Hal böyle olunca, asli müdahilin dava dilekçesinde 75.000 TL dava değeri belirterek harçlandırdığı, ön inceleme aşamasından ve bozma ilamından sonra feragat ettiği de gözetilerek yatırmış olduğu peşin harçtan Harçlar Kanunun 22.maddesinde belirtilen alınması gereken harcın 2/3’ü olan 21,00 TL’nin mahsubu ile artan harcın asli müdahile iadesine karar verilmesi gerekirken ret harcının tamamının alınması doğru olmamıştır. Yine Avukatlık Asgari Ücret Tarifesinin 6.maddesi uyarınca vekalet ücretinden sorumlu tutulması gerekirken bu yönde olumlu/olumsuz karar verilmemiş olması da doğru değildir.

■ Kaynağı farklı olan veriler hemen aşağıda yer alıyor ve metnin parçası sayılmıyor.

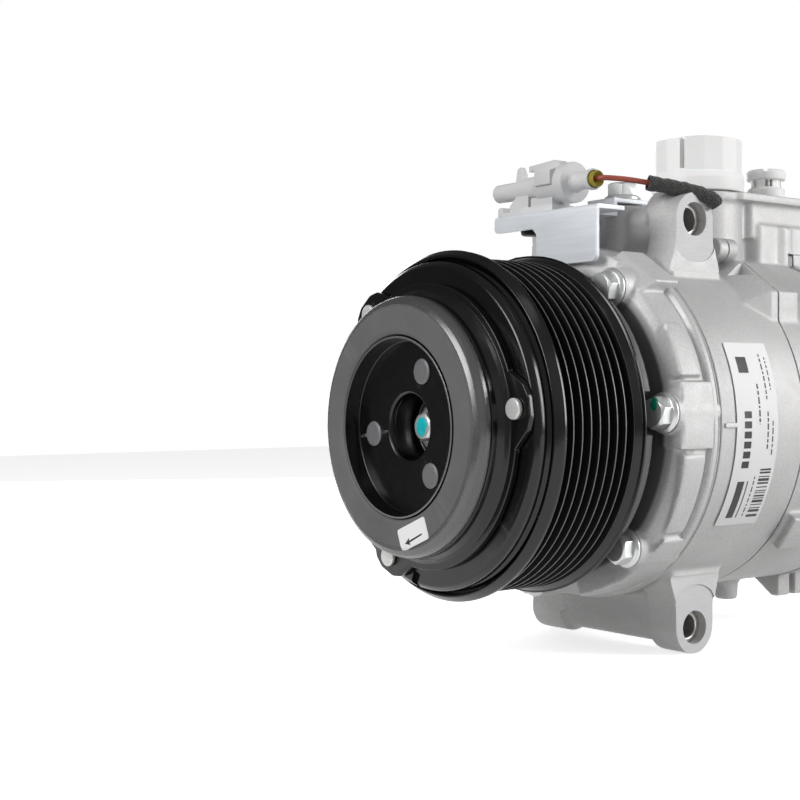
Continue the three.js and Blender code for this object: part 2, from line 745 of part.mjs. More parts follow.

Ancak bu husus yeniden yargılama yapılmasını gerektirmediğinden;
a) Hükmün 8.bendi hüküm kısmından çıkartılarak yerine “Asli müdahale nedeniyle; alınması gereken 21,00-TL karar ve ilam harcının peşin alınan 1.114-TL harçtan mahsubu ile artan 1.093-TL harcın talep halinde ve karar kesinleştiğinde asli müdahile ödenmesine,” ibaresinin yazılmasına,
b) Hükme 10. bent eklenerek, “-Karar tarihinde yürürlükte bulunan avukatlık asgari ücret tarifesi uyarınca 8.600 TL nispi vekalet ücretinin asli müdahilden alınarak (davalının hükmü temyiz etmemesi nedeniyle) davacıya verilmesine,” ibaresinin yazılmasına, davalının bu yöne ilişkin temyiz itirazlarının kabulü ile kararın bu hali ile 6100 sayılı Hukuk Muhakemeleri Kanunu’nun geçici 3.maddesi yollamasıyla 1086 sayılı Hukuk Usulü Muhakemeleri Kanunu’nun 438/7. maddesi uyarınca DÜZELTİLEREK ONANMASINA, alınan peşin harcın temyiz edene geri verilmesine, 05/11/2020 tarihinde oybirliğiyle karar verildi.